Hence a lot of answers to the questions posed above regarding incremental change depend upon how various institutions are operating and the future course of action depends upon this status quo. Overall, as new models are being inculcated in mainstream economics; Institutional Economics is also finding itself merging within the larger scope. It tries to blend the ideas of social norms, legal codes, and formal institutions with economics and tries to really disrupt the equilibrium. It connects the historical transformations of a country and tries to make a decision that’d best suit a country. It says that the institutional changes that bring difference with respect to economic and social changes are only a function of historical divergences and distribution of power within institutions.

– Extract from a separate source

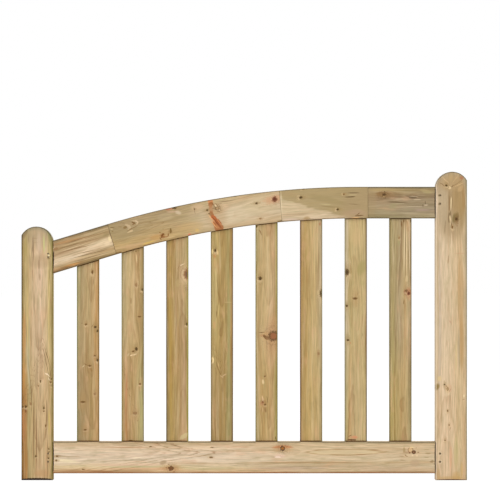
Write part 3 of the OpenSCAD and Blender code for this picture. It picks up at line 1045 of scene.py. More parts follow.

So simple, all the institutional formations of all the countries are just natural experiments (or games) with numerous permutations and combinations of historical divergences and transformations which now affect the well being of the society.

Next time you find yourself in the gloomy halls crowded by pale white sheets with sobbing typewriter fonts, imagine not just filing dull government documents of infinite processing longevity; imagine a game, a game of institutions that tips, balances, levels up, even glitches, and you, a player on a conquest of Institutional Economics.